Accordingly, Plaintiffs Objection to the Report and Recommendation is ACCEPTED. The Report and Recommendation is ADOPTED as to its factual recitation, but otherwise REJECTED. Defendant’s Motion for Summary Judgment is GRANTED as to the breach of warranty claim, and DENIED as to all other claims.
IT IS SO ORDERED.

. The Court adopts the facts as they are set forth in the R & R. (R & R 2-5.)

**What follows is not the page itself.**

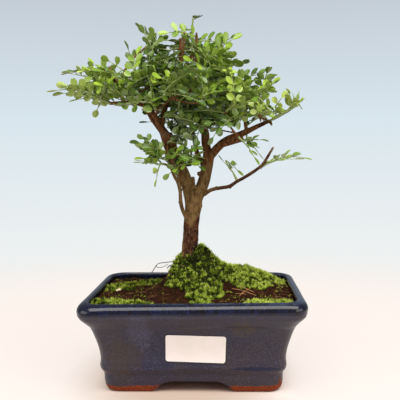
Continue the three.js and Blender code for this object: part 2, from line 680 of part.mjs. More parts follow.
// Every woody route is settled before the leaves, so that they can keep clear of all of it
const routes = [trunkRoute, ...Object.values(limbRoutes)];
routes.forEach(addWoodBeads);
for (const shoot of shoots) {
  const twig = twigRoute(shoot);
  if (twig) {
    routes.push(twig);
    addWoodBeads(twig);
  }
}
const rootRoutes = rootEnds.map(([x, y, z]) => [
  [-4.6, 0, 56, 4.6], [x * 0.4 - 3, y * 0.45, 52, 3.2], [x, y, z, 1.4],
]);
const barkDraw = seededDraws(4127);
const sidesFor = (route) => {
  if (route === trunkRoute) return 10;
  if (route[0][3] > 4) return 8;
  if (route[0][3] > 2.5) return 6;
  return route[0][3] > 1.3 ? 5 : 4;
};
const wood = wasm.Manifold.union([...routes, ...rootRoutes].map((route) => (
  tube(route, sidesFor(route), 0, route[0][3] > 3 ? barkDraw : null)
)));
bonsai.add(pieceFrom('trunk_and_branches', wood, bark, coarseness));

// The bed: soil and moss, with a plain hole round the buried wood
const bedSpace = bowlSolid(bedSides, innerCorner, 3);
const trunkSpace = wasm.Manifold.union([trunkRoute, ...rootRoutes].map((route) => {
  const [x, y, z, radius] = route.at(-1);
  const first = route[0];
  const longer = route === trunkRoute ? [[first[0], first[1], first[2] - gap, first[3]], ...route.slice(1)] : route;
  return tube(longer, sidesFor(route), trunkClearance).add(tube([[x, y, z, radius], [x, y, z - 1, radius]], 6));
}));
const soilTop = heightBlock(soilHeight, floorTop - 1);
let soil = soilTop.intersect(bedSpace).subtract(trunkSpace);
for (const side of [-1, 1]) {
  const pocket = new THREE.BoxGeometry(screenSize + 2 * gap, screenSize + 2 * gap, 2 * (screenThickness + 2 * gap));
  soil = soil.subtract(solidFrom(pocket.translate(side * drainSpacing / 2, 0, floorTop)));
}
bonsai.add(pieceFrom('soil', soil, earth, coarseness));
const raisedSoil = heightBlock((x, y) => soilHeight(x, y) + gap, floorTop - 1);
for (const [name, ovals] of Object.entries(mossPatches)) {
  const mossTop = heightBlock((x, y) => soilHeight(x, y) + mossThickness(ovals, x, y), floorTop - 1);
  const patch = mossTop.subtract(raisedSoil).intersect(bedSpace).subtract(trunkSpace);
  bonsai.add(pieceFrom(name, patch, moss, coarseness));
}

const shootTubes = shoots.map(shootRoute);
shootTubes.forEach((route, owner) => {
  const [from, to] = route.map(([x, y, z]) => v(x, y, z));
  for (let step = 0; step <= 4; step += 1) {
    leafBeads.push({ place: from.clone().lerp(to, step / 4), radius: shootRadius, owner });
  }
});
shoots.forEach((shoot, owner) => {
  const draw = seededDraws(1009 + 37 * owner);
  const plans = growLeaves(shoot, owner, draw);
  const solids = [tube(shootTubes[owner], 5), ...plans.map(leafSolid)];
  const number = String(owner + 1).padStart(2, '0');
  const material = youngShoots.has(owner) ? youngLeaf : leaf;
  bonsai.add(pieceFrom(`leafy_shoot_${number}`, wasm.Manifold.union(solids), material));
});

export default bonsai;
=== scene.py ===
import math

import bmesh
import bpy
import numpy as np
from mathutils import Matrix, Vector, noise
from mathutils.kdtree import KDTree


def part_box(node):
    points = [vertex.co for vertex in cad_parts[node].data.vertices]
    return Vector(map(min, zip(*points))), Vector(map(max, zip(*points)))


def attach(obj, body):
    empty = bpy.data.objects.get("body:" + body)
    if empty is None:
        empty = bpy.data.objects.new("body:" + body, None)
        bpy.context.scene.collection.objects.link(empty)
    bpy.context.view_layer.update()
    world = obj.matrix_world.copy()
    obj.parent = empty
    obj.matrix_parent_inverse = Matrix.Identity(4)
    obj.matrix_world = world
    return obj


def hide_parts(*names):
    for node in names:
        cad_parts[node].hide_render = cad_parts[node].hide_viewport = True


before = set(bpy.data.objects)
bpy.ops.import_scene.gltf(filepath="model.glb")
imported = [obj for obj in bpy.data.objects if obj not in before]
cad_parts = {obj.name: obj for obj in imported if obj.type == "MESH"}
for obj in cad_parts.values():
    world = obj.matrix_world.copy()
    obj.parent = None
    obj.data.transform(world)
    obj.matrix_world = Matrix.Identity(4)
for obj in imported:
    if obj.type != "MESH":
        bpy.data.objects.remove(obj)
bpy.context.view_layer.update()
mm = 0.001
potLow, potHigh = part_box("pot")
potCentre = (potLow.x + potHigh.x) / 2  # metres; the drawn shapes are in mm round this line

# General tools


def pickUp(*parts):
    if bpy.context.object and bpy.context.object.mode != "OBJECT":
        bpy.ops.object.mode_set(mode="OBJECT")
    bpy.ops.object.select_all(action="DESELECT")
    for part in parts:
        part.select_set(True)
    bpy.context.view_layer.objects.active = parts[0]


def editMode(part, kind="VERT"):
    pickUp(part)
    bpy.ops.object.mode_set(mode="EDIT")
    bpy.ops.mesh.select_mode(type=kind)
    bpy.ops.mesh.select_all(action="DESELECT")


def choose(part, kind, test):
    shape = bmesh.from_edit_mesh(part.data)
    for each in getattr(shape, kind):
        if test(each):
            each.select_set(True)
    bmesh.update_edit_mesh(part.data)


def objectMode():
    bpy.ops.object.mode_set(mode="OBJECT")


def applyModifier(part, kind, **settings):
    pickUp(part)
    modifier = part.modifiers.new(kind.lower(), kind)
    for name, value in settings.items():
        setattr(modifier, name, value)
    bpy.ops.object.modifier_apply(modifier=modifier.name)


def settle(part):
    pickUp(part)
    bpy.ops.object.transform_apply(location=True, rotation=True, scale=True)


def cutAway(part, cutter):
    settle(cutter)
    applyModifier(part, "BOOLEAN", operation="DIFFERENCE", solver="EXACT", object=cutter)
    bpy.data.objects.remove(cutter)


def smoothShade(part, degrees):
    pickUp(part)
    bpy.ops.object.shade_smooth_by_angle(angle=math.radians(degrees))


def faceOutwards(part):
    editMode(part, "FACE")
    bpy.ops.mesh.select_all(action="SELECT")
    bpy.ops.mesh.normals_make_consistent(inside=False)
    objectMode()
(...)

. The Court refers to this principle as a category of risks principle in an effort to distinguish between two ways in which a plaintiff's assumption of risk could be determined as a matter of law. Assumption of the risk is often determined as a matter of law based upon record evidence of the plaintiff’s actual knowledge and appreciation of the risk — such as evidence that the plaintiff knew of the dangers, was warned repeatedly, etc. See, e.g., D’Allesandro v. Tarro, 842 A.2d 1063, 1067-68 (R.I.2004) (holding that plaintiff assumed the risk of tripping over rock where his testimony established that he knew of the existence of the rocks); Raimbeault v. Takeuchi Mfg. (U.S.), Ltd., 772 A.2d 1056, 1064 (R.I.2001) (determining that plaintiff assumed the risk as a matter of law based upon plaintiff’s testimony establishing that he "was aware of the special hazards inherent in his demonstration”) (collecting cases). By contrast, the category of risks principle may be applied where, not only is there no evidence that the plaintiff understood and appreciated *271the risk, but also in cases where the plaintiff has testified to the contrary. See Sheehan v. N. Am. Mktg. Corp., 610 F.3d 144, 152-53 (1st Cir.2010). The principle outlined in comment d of the Restatement is based in part on the need to overcome incredible testimony: "There are some risks as to which no adult will be believed if he says that he did not know or understand them.” See Restatement (Second) of Torts § 496D cmt. d; see also Sheehan, 610 F.3d at 153 n. 13 ("It would eviscerate, if not eliminate,, the defense of assumption of the risk if a plaintiff could defeat it by testifying, in substance, 1 knew that the activity was dangerous, and that it bore a risk of serious injury, but I thought I wouldn’t get hurt if I were careful.’ ”).